DO THIS. The entries below contain a line with "hide_parts(name)" and a line with "bpy.context.scene.collection.objects.link(floor)". Retype exactly everything from the first down to the second, both included, and nothing else.
━━ THE RECORDS ━━
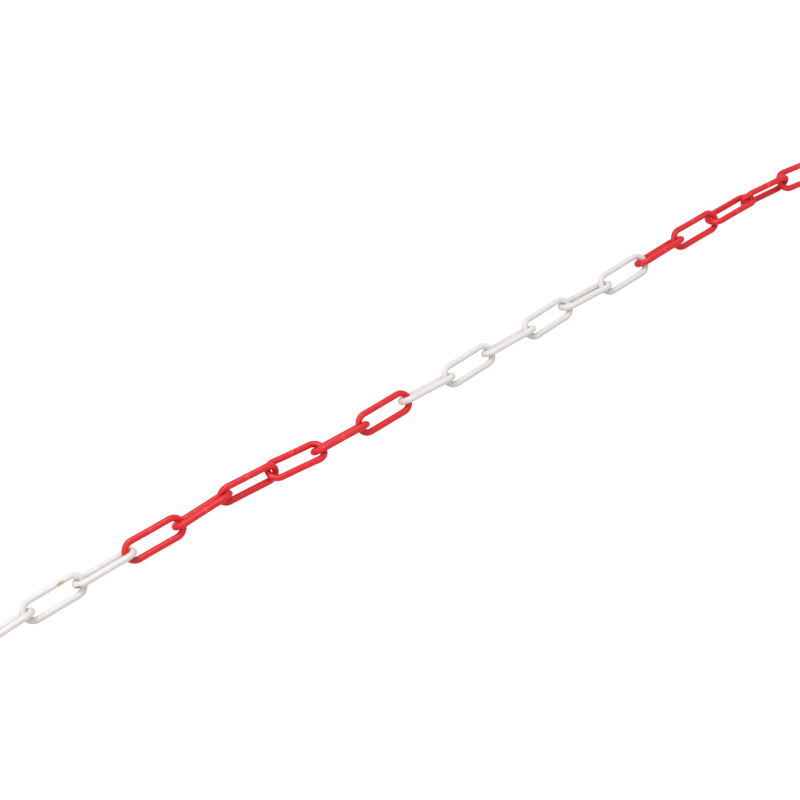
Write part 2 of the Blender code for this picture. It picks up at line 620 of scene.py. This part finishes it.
def wear_group():
    """Where the plastic is rubbed, where it is painted darker near the ground, and scratch heights."""
    group, given, made = start_group(
        "wear",
        {"Scratch Width": (FLOAT, 0.2 * MM), "Dust Share": (FLOAT, 0.5)},
        {"Scuffed": FLOAT, "Ground_Tint": FLOAT, "Scratches": FLOAT},
    )
    place = add_node(group, "ShaderNodeTexCoord").outputs["Object"]
    turn = {"Vector": place, "Rotation": SCRATCH_TURN, "Scale": SCRATCH_SQUEEZE}
    place = own_place(group, add_node(group, "ShaderNodeMapping", turn).outputs[0])
    fine = noise(group, place, given["Scratch Width"], detail=2.0)
    broad = noise(group, place, WORN_PATCH_SIZE, detail=3.0)
    rub = point_value(group, "rub")
    scuffed = math_node(group, "MULTIPLY", rub, smooth_step(group, broad, *SCUFF_BAND), clamp=True)
    scratches = math_node(group, "MULTIPLY", scuffed, fine)
    # Near the ground the colour is painted darker and browner, in specks.
    low = point_value(group, "near_ground")
    specks = smooth_step(group, broad, *SPECK_BAND)
    ground_tint_mask = math_node(group, "MULTIPLY", low, specks)
    ground_tint_mask = math_node(group, "MULTIPLY", ground_tint_mask, given["Dust Share"], clamp=True)
    group.links.new(scuffed, made["Scuffed"])
    group.links.new(ground_tint_mask, made["Ground_Tint"])
    group.links.new(scratches, made["Scratches"])
    return group


wear = wear_group()
print("group:", wear.name)

# %% [markdown]
# ## The two plastics
#
# Barrier chain is polyethylene or polypropylene, coloured right through. It has a soft shine, and light
# enters a little way before it comes back, which takes the hardness out of its shadows. The Principled
# shader does both: a middling roughness and a little subsurface scattering.
#
# White and red come from the same recipe, each with its own colours and finish. Inside the bends, where
# the links rub, red is painted paler and white a darker warm grey.

# %% The plastic recipe
BUMP_DEPTH = 0.008 * MM
SCRATCH_SHARE = 1.5  # of the skin's height
DULL_ROUGHNESS = 0.08  # added in the dull patches
SCUFF_ROUGHNESS = 0.22
GROUND_TINT_ROUGHNESS = 0.3
GLOW_SHARE = 0.15
GLOW_REACH = 1.5 * MM  # how far light travels inside the plastic


def plastic(name, colours, roughness, wave_size, streak_width, ground_tint_share):
    """A moulded plastic. colours holds linear colours: plain, streak, blush, bends and near the ground.
    """
    material = bpy.data.materials.new(name)
    material.use_nodes = True
    tree = material.node_tree
    shader = tree.nodes["Principled BSDF"]
    rgba = {key: (*value, 1.0) for key, value in colours.items()}

    skin = use_group(tree, moulded_skin, Wave_Size=wave_size)
    flow = use_group(tree, flow_marks, Streak_Width=streak_width)
    worn = use_group(tree, wear, Dust_Share=ground_tint_share)
    colour = blend_colours(tree, flow["Streaks"], rgba["plain"], rgba["streak"])
    colour = blend_colours(tree, flow["Gate Blush"], colour, rgba["blush"])
    colour = blend_colours(tree, flow["Meeting Line"], colour, rgba["streak"])
    # Painted darker and browner near the ground.
    colour = blend_colours(tree, worn["Ground_Tint"], colour, rgba["ground_tint"])
    # Inside the bends red is painted paler and white a darker warm grey.
    colour = blend_colours(tree, worn["Scuffed"], colour, rgba["inside_bend"])

    rough = math_node(tree, "MULTIPLY_ADD", skin["Dull Patches"], DULL_ROUGHNESS, roughness)
    rough = math_node(tree, "MULTIPLY_ADD", worn["Scuffed"], SCUFF_ROUGHNESS, rough)
    rough = math_node(tree, "MULTIPLY_ADD", worn["Ground_Tint"], GROUND_TINT_ROUGHNESS, rough, clamp=True)
    height = math_node(tree, "MULTIPLY_ADD", worn["Scratches"], SCRATCH_SHARE, skin["Height"])
    bump = add_node(tree, "ShaderNodeBump", {"Height": height, "Distance": BUMP_DEPTH})

    tree.links.new(colour, shader.inputs["Base Color"])
    tree.links.new(rough, shader.inputs["Roughness"])
    tree.links.new(bump.outputs[0], shader.inputs["Normal"])
    shader.inputs["IOR"].default_value = 1.5
    shader.inputs["Subsurface Weight"].default_value = GLOW_SHARE
    shader.inputs["Subsurface Scale"].default_value = GLOW_REACH
    shader.inputs["Subsurface Radius"].default_value = (1.0, 1.0, 1.0)
    return material, colour


# %% [markdown]
# The red is a signal red. Its streaks are a shade darker and its scuffs a chalky pink. Near the ground
# it is painted a darker reddish brown.

# %% Red plastic
RED = {
    "plain": (0.79, 0.016, 0.028),
    "streak": (0.71, 0.011, 0.020),
    "blush": (0.83, 0.05, 0.06),
    "inside_bend": (0.79, 0.07, 0.075),
    # painted a darker reddish brown near the ground
    "ground_tint": (0.50, 0.12, 0.10),
}
RED_FINISH = {"roughness": 0.31, "wave_size": 1.4 * MM, "streak_width": 1.1 * MM, "ground_tint_share": 0.5}
red_plastic, _ = plastic("moulded_red", RED, **RED_FINISH)
print("material:", red_plastic.name)

# %% [markdown]
# The white is a touch warm. It shows dirt more than the red does, so the two stains are added to it as
# a last layer: the masks painted on the points, with their edges broken up.

# %% White plastic
WHITE = {
    "plain": (0.80, 0.797, 0.80),
    "streak": (0.765, 0.757, 0.752),
    "blush": (0.82, 0.81, 0.80),
    # painted a darker warm grey inside the bends, where the neighbouring links cross
    "inside_bend": (0.66, 0.63, 0.60),
    # painted a darker, browner grey near the ground
    "ground_tint": (0.60, 0.55, 0.50),
}
WHITE_FINISH = {"roughness": 0.33, "wave_size": 1.4 * MM, "streak_width": 1.1 * MM, "ground_tint_share": 0.5}
STAIN_COLOURS = {"tan_smear": (0.62, 0.42, 0.26, 1.0), "rust_spot": (0.42, 0.17, 0.045, 1.0)}
STAIN_GRAIN = 1.3 * MM
STAIN_RAGGEDNESS = 0.9
STAIN_BAND = (0.6, 1.35)  # of mask and noise together: clean below, stained above
white_plastic, white_colour = plastic("moulded_white", WHITE, **WHITE_FINISH)


def add_stain(tree, colour, mask_name, stain_colour):
    """colour with a stain over it where the mask and a ragged noise agree."""
    place = add_node(tree, "ShaderNodeTexCoord").outputs["Object"]
    ragged = noise(tree, place, STAIN_GRAIN, detail=4.0, roughness=0.6)
    amount = math_node(tree, "MULTIPLY_ADD", ragged, STAIN_RAGGEDNESS, point_value(tree, mask_name))
    return blend_colours(tree, smooth_step(tree, amount, *STAIN_BAND), colour, stain_colour)


white_tree = white_plastic.node_tree
for kind in STAIN_KINDS:
    white_colour = add_stain(white_tree, white_colour, kind, STAIN_COLOURS[kind])
feed(white_tree, white_tree.nodes["Principled BSDF"].inputs["Base Color"], white_colour)
print("material:", white_plastic.name)

# %% [markdown]
# ## Make every link
#
# All the links come from one mould, so they share the sweep. What differs is the way they leaned in the
# mould, which alternates, their bow, and the number that shifts their patterns. Each one rides on its
# own body, so the chain still swings at every joint, and each stands for the plain link of the same
# name.

# %% One piece for each link
PLASTICS = {"white": white_plastic, "red": red_plastic}
GROUND_REACH = 4 * MM


def make_link(name):
    number, colour = name.split("_")[1:]
    bow = -dice.uniform(0, 1) * SIDE_BOW
    mould_side = 1 if int(number) % 2 else -1
    points, around, values = sweep_link(mould_side, bow)
    place = np.array(places[name])
    points = points @ place[:3, :3].T + place[:3, 3]
    # How near the ground a point lies. The plastics paint their colour darker and browner there.
    values["near_ground"] = 1 - ease(0.5 * MM, GROUND_REACH, points[..., 2])
    values["own_number"] = np.full(around.shape, dice.uniform(0, 10))
    if colour == "white":
        values.update(stain_values(name, around))
    mesh = link_mesh(f"{name}_skin", points, values)
    mesh.materials.append(PLASTICS[colour])
    piece = bpy.data.objects.new(f"{name}_skin", mesh)
    bpy.context.scene.collection.objects.link(piece)
    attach(piece, name)
    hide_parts(name)
    return piece


pieces = [make_link(name) for name in link_names]
print("links made:", len(pieces), " points in all:", sum(len(piece.data.vertices) for piece in pieces))

# %% [markdown]
# ## Ground
#
# The chain lies on a plain, pale, brightly lit ground. A large sheet is enough. It throws light back up
# under the bars. A Light Path node lifts it to plain white for the camera alone, because a ground that
# really was so bright would wash the white links out.

# %% The floor
FLOOR_SIZE = 60.0
PAPER_COLOUR = (0.66, 0.61, 0.58, 1.0)
PAPER_LIFT = 0.8  # light that only the camera sees

half = FLOOR_SIZE / 2
corners = [(-half, -half, 0), (half, -half, 0), (half, half, 0), (-half, half, 0)]
floor_mesh = bpy.data.meshes.new("floor")
floor_mesh.from_pydata(corners, [], [(0, 1, 2, 3)])
floor = bpy.data.objects.new("floor", floor_mesh)
bpy.context.scene.collection.objects.link(floor)

paper = bpy.data.materials.new("pale_paper")
paper.use_nodes = True
paper_shader = paper.node_tree.nodes["Principled BSDF"]
paper_shader.inputs["Base Color"].default_value = PAPER_COLOUR
paper_shader.inputs["Roughness"].default_value = 0.9
paper_shader.inputs["Specular IOR Level"].default_value = 0.0
seen = add_node(paper.node_tree, "ShaderNodeLightPath").outputs["Is Camera Ray"]
lift = math_node(paper.node_tree, "MULTIPLY", seen, PAPER_LIFT)
paper.node_tree.links.new(lift, paper_shader.inputs["Emission Strength"])
paper_shader.inputs["Emission Color"].default_value = (1.0, 1.0, 1.0, 1.0)
floor_mesh.materials.append(paper)
print("floor:", FLOOR_SIZE, "m across")

# %% [markdown]
# ## Surroundings
#
# Even light from all round fills the shade in. The surroundings, like the ground, look whiter to the
# camera than they shine, and by the same trick.

# %% The surroundings
ROOM_COLOUR = (1.0, 0.96, 0.94, 1.0)
ROOM_LIGHT = 0.65
ROOM_SEEN = 1.1  # how bright the camera sees it

world = bpy.data.worlds.new("white_room")
bpy.context.scene.world = world
world.use_nodes = True
background = world.node_tree.nodes["Background"]
background.inputs["Color"].default_value = ROOM_COLOUR
seen = add_node(world.node_tree, "ShaderNodeLightPath").outputs["Is Camera Ray"]
strength = math_node(world.node_tree, "MULTIPLY_ADD", seen, ROOM_SEEN - ROOM_LIGHT, ROOM_LIGHT)
world.node_tree.links.new(strength, background.inputs["Strength"])
print("light from all round:", ROOM_LIGHT, " as the camera sees it:", ROOM_SEEN)

# %% [markdown]
# ## Lamps
#
# One large soft panel hangs over the chain, a little behind it and towards its near end, so each bar
# carries a soft bright line along its top and falls into shade below. A narrow strip stands off the
# near end and puts a glint on the bends. A sun lamp would be simpler, but its highlights are small and
# hard.

# %% Lamps
LAMP_COLOUR = (0.97, 0.985, 1.0)


def towards(azimuth, elevation):
    """A vector of length 1 that points there from the chain. Azimuth 0 is -Y and 90 is +X."""
    a, e = math.radians(azimuth), math.radians(elevation)
    return Vector((math.sin(a) * math.cos(e), -math.cos(a) * math.cos(e), math.sin(e)))


def panel(name, size, power, azimuth, elevation, distance):
    """A soft rectangular lamp that faces the chain."""
    light = bpy.data.lights.new(name, "AREA")
    light.shape = "RECTANGLE"
    light.size, light.size_y = size
    light.energy = power
    light.color = LAMP_COLOUR
    lamp = bpy.data.objects.new(name, light)
    bpy.context.scene.collection.objects.link(lamp)
    back = towards(azimuth, elevation)
    lamp.location = back * distance
    lamp.rotation_mode = "QUATERNION"
    lamp.rotation_quaternion = (-back).to_track_quat("-Z", "Y")
    return lamp


panel("overhead_panel", (1.2, 1.6), 26.0, azimuth=-130, elevation=81, distance=2.4)
panel("side_strip", (0.3, 1.3), 6.5, azimuth=-88, elevation=42, distance=2.2)

# %% [markdown]
# ## Camera
#
# A long lens from about a metre and a half away looks steeply down, so the chain crosses the whole view
# and its ends run out of it. The Standard view transform shows colours as they are. The default one
# would give them a film's soft highlights and turn the plain white ground grey.

# %% The camera
AIM = Vector((0.0004, 0.0112, 0.0))  # metres, beside the middle of the chain
CAMERA_AZIMUTH, CAMERA_ELEVATION, CAMERA_ROLL = -37.51, 50.71, 0.46  # degrees
CAMERA_DISTANCE = 1.461
LENS, SENSOR = 72, 36  # millimetres

to_camera = towards(CAMERA_AZIMUTH, CAMERA_ELEVATION)
camera_data = bpy.data.cameras.new("camera")
camera_data.lens = LENS
camera_data.sensor_width = SENSOR
camera = bpy.data.objects.new("camera", camera_data)
bpy.context.scene.collection.objects.link(camera)
camera.location = AIM + to_camera * CAMERA_DISTANCE
camera.rotation_mode = "QUATERNION"
level_view = (-to_camera).to_track_quat("-Z", "Y")
camera.rotation_quaternion = level_view @ Quaternion((0, 0, 1), math.radians(CAMERA_ROLL))
bpy.context.scene.camera = camera
bpy.context.scene.view_settings.view_transform = "Standard"
print("camera at", [round(value, 3) for value in camera.location])
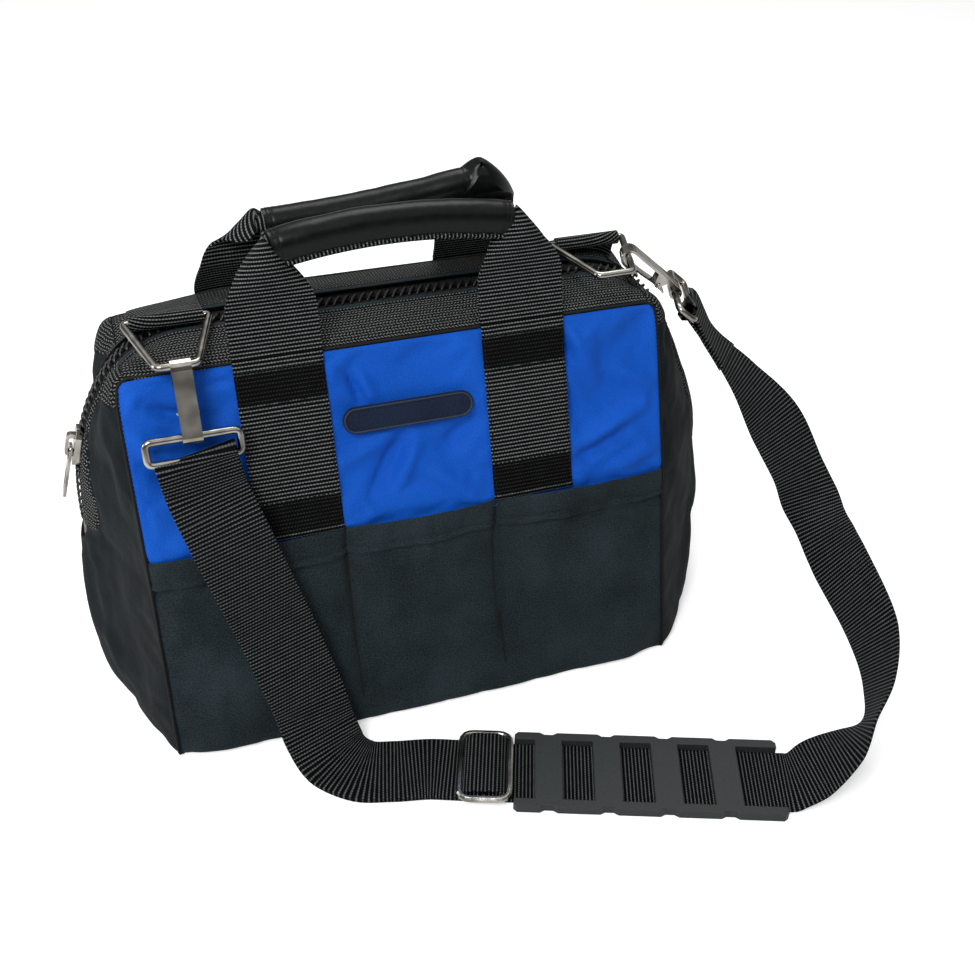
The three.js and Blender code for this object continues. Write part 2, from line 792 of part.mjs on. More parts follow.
function sliderBody() {
  const nose = sliderLength / 2;
  const outline = [
    [-sliderHalfWidth, -nose + 3], [-sliderHalfWidth + 2, -nose], [sliderHalfWidth - 2, -nose],
    [sliderHalfWidth, -nose + 3], [sliderHalfWidth, nose - 5], [sliderHalfWidth - 3, nose],
    [-sliderHalfWidth + 3, nose], [-sliderHalfWidth, nose - 5],
  ].map(([y, z]) => new THREE.Vector2(y, z));
  const body = plate(outline, tapeDepth + plateTop - sliderClearance);
  body.applyMatrix4(new THREE.Matrix4().makeBasis(vec(0, 1, 0), vec(0, 0, 1), vec(1, 0, 0)));
  body.translate(sliderClearance - tapeDepth, 0, 0);
  const channel = boxSolid(
    [-far, plateFoot],
    [-sliderHalfWidth + flangeThickness, sliderHalfWidth - flangeThickness],
    [-far, far],
  );
  const rise = bridgeHole + bridgeWall;
  const bridgeOutline = roundedOutline(rectangle(2 * rise, bridgeLength), 2.5, 3)
    .map((p) => new THREE.Vector2(p.x + plateTop, p.y));
  const holeLength = bridgeLength - 2 * bridgeWall - 2;
  const hole = roundedOutline(rectangle(bridgeHole, holeLength), 1, 2)
    .map((p) => new THREE.Vector2(p.x + plateTop + bridgeHole / 2, p.y));
  const bridge = toSolid(acrossChain(bridgeOutline, bridgeWidth, [hole])).subtract(
    boxSolid([-far, plateTop - 0.5], [-far, far], [-far, far]),
  );
  return toGeometry(toSolid(body).subtract(channel).add(bridge));
}

addPiece("zip_slider", sliderBody(), nickel, sliderFrame);

const pullFrame = new THREE.Group();
pullFrame.position.set(plateTop + bridgeHole / 2, 0, -1.5);
sliderFrame.add(pullFrame);
const slotCentre = -4.4;
const pullOutline = roundedOutline(rectangle(pullWidth, pullLength), 2.5, 3)
  .map((p) => new THREE.Vector2(p.x, p.y + 1 - pullLength / 2));
const pullSlot = roundedOutline(rectangle(bridgeWidth + 1.6, 6.8), 1.2, 2)
  .map((p) => new THREE.Vector2(p.x, p.y + slotCentre));
const pullHole = roundedOutline(rectangle(3.6, 14), 1.5, 3)
  .map((p) => new THREE.Vector2(p.x, p.y - 21));
const pull = plate(pullOutline, pullThickness, [pullSlot, pullHole]);
pull.applyMatrix4(new THREE.Matrix4().makeBasis(vec(0, 1, 0), vec(0, 0, 1), vec(1, 0, 0)));
pull.translate(-pullThickness / 2, 0, 0);
addPiece("zip_pull", pull, nickel, pullFrame);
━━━
RESPONSE TO THE EXERCISE.
    hide_parts(name)
    return piece


pieces = [make_link(name) for name in link_names]
print("links made:", len(pieces), " points in all:", sum(len(piece.data.vertices) for piece in pieces))

# %% [markdown]
# ## Ground
#
# The chain lies on a plain, pale, brightly lit ground. A large sheet is enough. It throws light back up
# under the bars. A Light Path node lifts it to plain white for the camera alone, because a ground that
# really was so bright would wash the white links out.

# %% The floor
FLOOR_SIZE = 60.0
PAPER_COLOUR = (0.66, 0.61, 0.58, 1.0)
PAPER_LIFT = 0.8  # light that only the camera sees

half = FLOOR_SIZE / 2
corners = [(-half, -half, 0), (half, -half, 0), (half, half, 0), (-half, half, 0)]
floor_mesh = bpy.data.meshes.new("floor")
floor_mesh.from_pydata(corners, [], [(0, 1, 2, 3)])
floor = bpy.data.objects.new("floor", floor_mesh)
bpy.context.scene.collection.objects.link(floor)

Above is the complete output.